62Der Beklagte zu 1) kann sich ebenfalls nicht darauf berufen, die Klägerin habe die vereinbarte 120-Stunden-Frist zur Schadensanzeige verstreichen lassen. Wegen §§ 153 Abs. 1, 158a VVG a.F. galt vorliegend eine Wochenfrist, welche der Beklagte zu 1) nicht wirksam abbedingen konnte. Diese Wochenfrist hat die Klägerin, soweit es die hier zuerkannten Schadenspositionen betraf, auch gewahrt. Als Zeitpunkt der Kenntnis der Klägerin vom Versicherungsfall ist nach dem Vorgenannten der 30.08.2006 zugrunde zu legen. Die Schadensanzeige der Klägerin erfolgte unstreitig am 31.08.2006. Die Schadensanzeige genügte auch inhaltlich den Anforderungen. Die Berufung des Beklagten zu 1) auf die fehlenden Schadensnachweise an diesem Tag ist treuwidrig. Es steht im Widerspruch zu Ziffer 9.2 des Versicherungsvertrages. Angesichts der Komplexität des Schadensfalles konnte der Versicherer innerhalb dieser kurzen Zeitspanne eine weitergehende Schadenskonkretisierung nach Ansicht der Kammer billigerweise nicht verlangen.
63Der geltend gemachte Zinsanspruch ist zwar ist zeitlicher Hinsicht berechtigt, nicht jedoch in der Höhe. Der Beklagte zu 1) befand sich ab dem 29.09.2006 in Verzug. Die Klägerin hatte den Beklagten zu 1) mit Schreiben vom 18.09.2006 zur Leistung bis spätestens zum 28.09.2006 aufgefordert. Eine Zahlung des Beklagten zu 1) war nicht erfolgt. Es war indes der gesetzliche Zinssatz gemäß § 288 Abs. 1 BGB zugrunde zu legen. Einerseits weist der Beklagte zu 1) zutreffend darauf hin, dass die in § 288 Abs. 2 BGB vorgesehene Erhöhung des gesetzlichen Zinssatzes hier deshalb nicht in Betracht kommt, weil es sich bei Ansprüchen auf Versicherungsleistungen nicht um Entgelt im Sinne der Vorschrift handelt. Andererseits fand vorliegend auch Ziffer 9.3.1 des Versicherungsvertrages mit dem darin vorgesehenen Zinssatz in Höhe von 2 % über dem jeweils gültigen Basiszinssatz mit der Obergrenze von 15 % keine Anwendung.
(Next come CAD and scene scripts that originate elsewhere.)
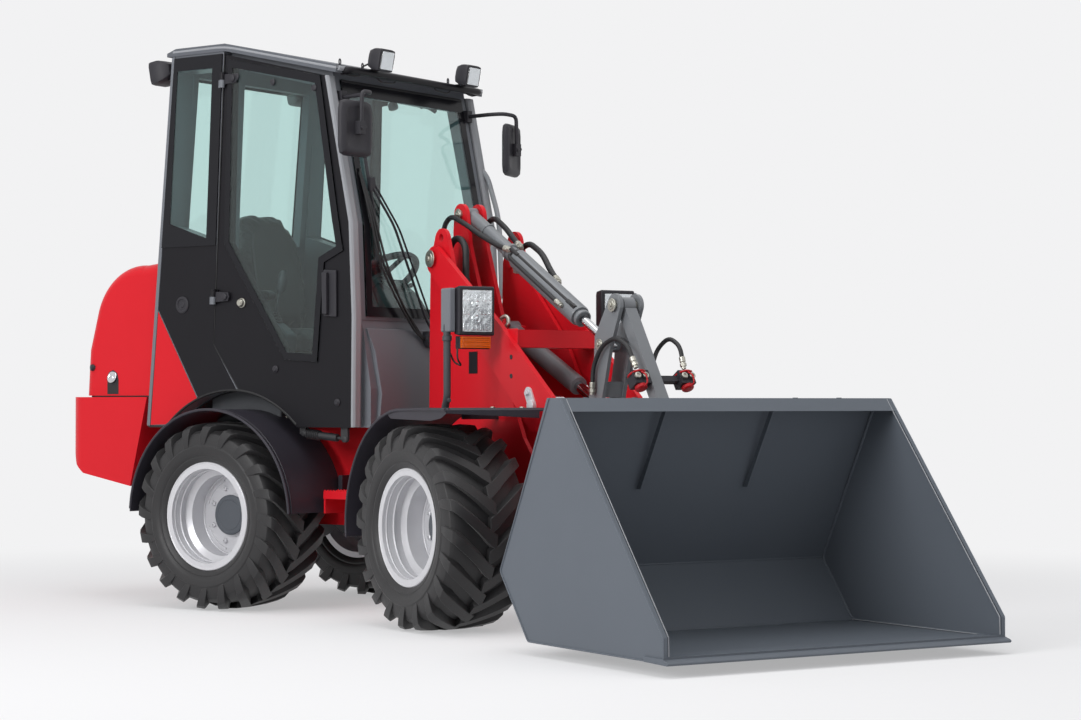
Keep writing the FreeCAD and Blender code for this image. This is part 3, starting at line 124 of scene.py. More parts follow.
def linear(colour: str) -> tuple[float, float, float, float]:
    """Turns an sRGB hex colour into linear values.

    Args:
        colour: six hex digits after a hash.

    Returns:
        Red, green, blue and an alpha of 1.
    """
    parts = [int(colour[i:i + 2], 16) / 255 for i in (1, 3, 5)]
    return (*[p / 12.92 if p <= 0.04045 else ((p + 0.055) / 1.055) ** 2.4 for p in parts], 1)


def add(tree: bpy.types.NodeTree, kind: str, settings: dict | None = None,
        inputs: dict | None = None) -> bpy.types.Node:
    """Adds a shader node.

    Args:
        tree: the node tree it goes in.
        kind: the node's type, without its ShaderNode prefix.
        settings: attributes of the node.
        inputs: for each socket, by name or index, a value or the socket that feeds it.

    Returns:
        The new node.
    """
    node = tree.nodes.new("ShaderNode" + kind)
    for name, value in (settings or {}).items():
        setattr(node, name, value)
    for name, value in (inputs or {}).items():
        if isinstance(value, bpy.types.NodeSocket):
            tree.links.new(value, node.inputs[name])
        else:
            node.inputs[name].default_value = value
    return node


@dataclass(frozen=True)
class Finish:
    """A surface as it is made, from its colour to its grain; each kind below sets its own values.

    Sizes are millimetres: `mottle` is the width of the soft colour patches, `grain` the width of
    the relief and `relief` its height. `slot` names a slot of the record; nothing here reads it.
    """

    name: str
    colour: str
    second: str
    roughness: float = 0.5
    spread: float = 0.06
    metallic: float = 0
    mottle: float = 120
    grain: float = 4
    relief: float = 0.02
    stretch: Point = (1, 1, 1)
    cells: bool = False
    slot: str = "black_plastic"
    shader: tuple[tuple[str, float], ...] = ()

    def position(self, tree: bpy.types.NodeTree) -> bpy.types.NodeSocket:
        """Returns the point on the piece, in metres, drawn out along the making direction."""
        where = add(tree, "TexCoord").outputs["Object"]
        return add(tree, "Mapping", inputs={"Vector": where, "Scale": self.stretch}).outputs[0]

    def material(self) -> bpy.types.Material:
        """Returns the finish's material, made once and shared.

        Returns:
            The material.
        """
        found = bpy.data.materials.get(self.name)
        if found:
            return found
        made = bpy.data.materials.new(self.name)
        made.use_nodes = True
        tree = made.node_tree
        shader = tree.nodes["Principled BSDF"]
        where = self.position(tree)
        patches = add(tree, "TexNoise", inputs={"Vector": where, "Scale": 1000 / self.mottle,
                                                "Detail": 3, "Roughness": 0.55})
        tone = add(tree, "Mix", {"data_type": "RGBA"}, {"Factor": patches.outputs["Fac"],
                                                        "A": linear(self.colour),
                                                        "B": linear(self.second)})
        tree.links.new(tone.outputs["Result"], shader.inputs["Base Color"])
        if self.cells:
            grain = add(tree, "TexVoronoi", {"feature": "SMOOTH_F1"},
                        {"Vector": where, "Scale": 1000 / self.grain,
                         "Smoothness": 0.6}).outputs["Distance"]
        else:
            grain = add(tree, "TexNoise", inputs={"Vector": where, "Scale": 1000 / self.grain,
                                                  "Detail": 2}).outputs["Fac"]
        gloss = add(tree, "MapRange", inputs={"Value": grain,
                                              "To Min": self.roughness - self.spread,
                                              "To Max": self.roughness + self.spread})
        tree.links.new(gloss.outputs["Result"], shader.inputs["Roughness"])
        bump = add(tree, "Bump", inputs={"Height": grain, "Strength": 1,
                                         "Distance": self.relief / 1000})
        tree.links.new(bump.outputs["Normal"], shader.inputs["Normal"])
        shader.inputs["Metallic"].default_value = self.metallic
        for socket, value in self.shader:
            shader.inputs[socket].default_value = value
        self.dress(tree, shader, where)
        return made

    def dress(self, tree: bpy.types.NodeTree, shader: bpy.types.Node,
              where: bpy.types.NodeSocket) -> None:
        """Adds what only this kind of finish has.

        Args:
            tree: the material's nodes.
            shader: its principled shader.
            where: the point on the piece.
        """


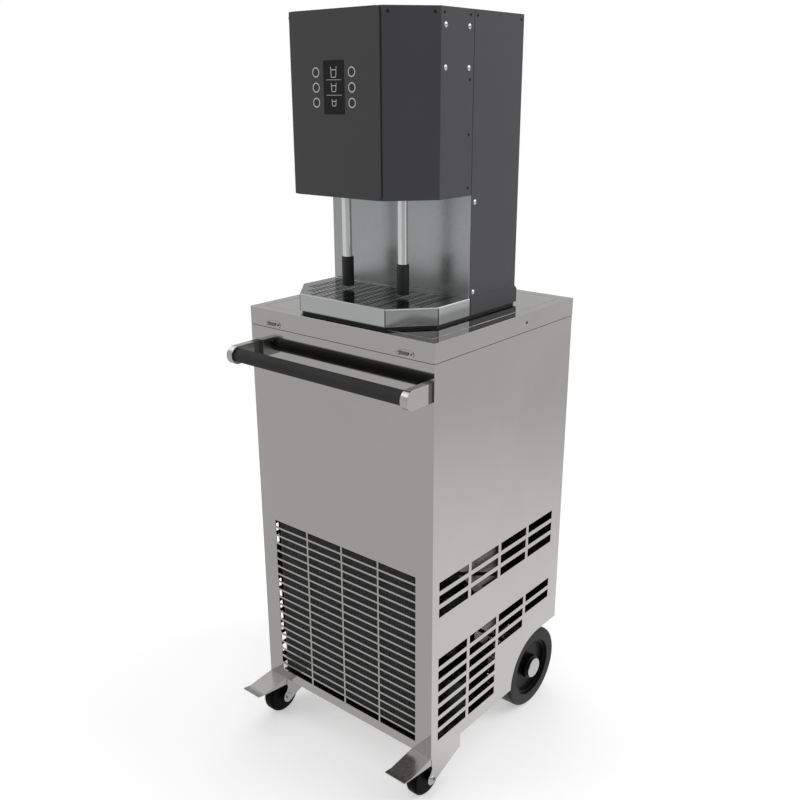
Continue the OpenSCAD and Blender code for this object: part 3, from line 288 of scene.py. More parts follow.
# Powder coat and moulded plastic: pores, specks and a slow change of sheen.
def coatedSurface(name, dark, light, roughness, poreSize, bumpStrength, bumpDepth, specks=0.0, metallic=0.0,
                  gloss=0.5):
    material, tree, shader = startMaterial(name, metallic=metallic)
    shader.inputs["Specular IOR Level"].default_value = gloss
    pores = placeGroup(tree, surfacePores, Size=poreSize, Speck_Size=poreSize * coatRules["speckShare"])
    patches = placeGroup(tree, handlingPatches, Size=coatRules["patchSize"],
                         Low=roughness - coatRules["smoother"], High=roughness + coatRules["rougher"])
    poreTone = mathNode(tree, "MULTIPLY", pores.outputs["Height"], coatRules["poreTone"])
    speckTone = mathNode(tree, "MULTIPLY", pores.outputs["Specks"], specks)
    tone = mathNode(tree, "ADD", speckTone, poreTone, clamp=True)
    tree.links.new(tintByValue(tree, tone, dark, light), shader.inputs["Base Color"])
    tree.links.new(patches.outputs["Value"], shader.inputs["Roughness"])
    addBump(tree, shader, pores.outputs["Height"], bumpStrength, bumpDepth)
    return material


sleeveFoam = {"pores": 900.0, "specks": 420.0, "patches": 18.0, "dark": (0.009, 0.009, 0.010),
              "light": (0.030, 0.029, 0.028), "roughness": 0.92, "speckSheen": 0.15, "bump": (0.5, 0.0005)}


# Black foam sleeve over the cold lines, with open cells and a dusty bloom.
def foamSleeve():
    material, tree, shader = startMaterial("foamSleeve")
    pores = placeGroup(tree, surfacePores, Size=sleeveFoam["pores"], Speck_Size=sleeveFoam["specks"])
    patches = placeGroup(tree, handlingPatches, Size=sleeveFoam["patches"], Low=0.0, High=1.0)
    tone = mathNode(tree, "MULTIPLY", patches.outputs["Value"], pores.outputs["Height"], clamp=True)
    tint = tintByValue(tree, tone, sleeveFoam["dark"], sleeveFoam["light"])
    tree.links.new(tint, shader.inputs["Base Color"])
    sheen = mathNode(tree, "MULTIPLY", pores.outputs["Specks"], sleeveFoam["speckSheen"])
    tree.links.new(mathNode(tree, "SUBTRACT", sleeveFoam["roughness"], sheen), shader.inputs["Roughness"])
    addBump(tree, shader, pores.outputs["Height"], *sleeveFoam["bump"])
    return material


blueLoss = 1.6  # how much more the blue falls than the red rises in a warm grey


def grey(value, warmth=0.0):
    return (value * (1.0 + warmth), value, value * (1.0 - blueLoss * warmth))


upGrain, acrossGrain, allGrain = (700.0, 700.0, 9.0), (9.0, 700.0, 700.0), (500.0, 500.0, 500.0)
tubeGrain, armGrain = (500.0, 500.0, 30.0), (9.0, 9.0, 500.0)

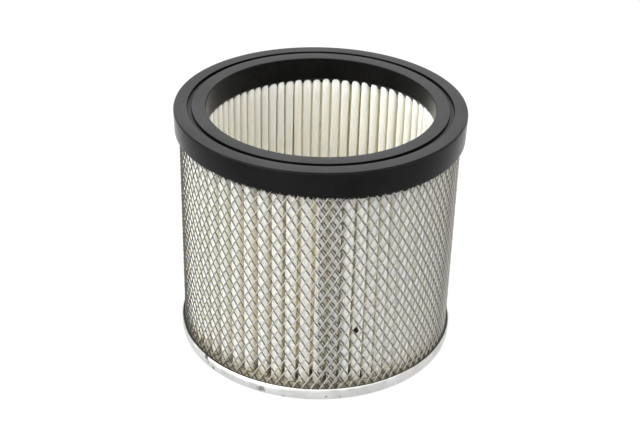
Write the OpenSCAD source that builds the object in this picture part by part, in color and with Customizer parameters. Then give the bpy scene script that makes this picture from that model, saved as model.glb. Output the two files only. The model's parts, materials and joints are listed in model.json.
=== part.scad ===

Es handelt sich bei Ziffer 9.3.1 um eine verzugsunabhängige, an den Eingang des
64Schadensnachweises anknüpfende Regelung, die bei Verzugseintritt den gesetzlichen Zinssatz nicht ausschließt.
65Der Feststellungsantrag ist bereits unzulässig. Es fehlt an einem Feststellungsinteresse im Sinne des § 256 Abs. 1 ZPO. Zwar ist ein rechtliches Interesse an der Feststellung des Rechtsverhältnisses schon aufgrund des Bestreitens seitens der Beklagten gegeben. Die Klägerin hat indes kein Interesse gerade an der alsbaldigen Feststellung. Die Klägerin kann sich nicht auf den Aspekt der Rechtsgefährdung nach Maßgabe des § 12 Abs. 3 VVG a.F. berufen. Ein Fristennachteil droht ihr vorliegend nicht. Auch bei Erhebung einer bloßen Teilklage ist die Klagefrist für den gesamten Anspruch gewahrt, sofern der Versicherungsnehmer bzw. der Anspruchsberechtigte zu erkennen gibt, dass er auf den übrigen Teil nicht verzichten will, und sofern der Gesamtanspruch, der auf einem einheitlichen Tatbestand beruhen muss, der Höhe nach hinreichend feststeht.
66Der gegenüber dem Beklagten zu 1) geltend gemachte Hilfsantrag ist ebenfalls unzulässig. Der Antrag genügt nicht den Voraussetzungen des § 253 Abs. 2 Nr. 2 ZPO, weil es an der hinreichenden Bestimmtheit mangelt. Der Antrag hat keinen vollstreckungsfähigen Inhalt. Die Klägerin hat nicht konkretisiert, in welcher Form und mit welchen Maßnahmen der Beklagte zu 1) auf die Beklagte zu 2) einzuwirken habe.
67Die Kostenentscheidung folgt aus §§ 91 Abs. 1 S. 1, 92 Abs. 1 S. 1 Alt. 2 ZPO. Die Entscheidung über die vorläufige Vollstreckbarkeit beruht auf § 709 S. 1 u. 2 ZPO.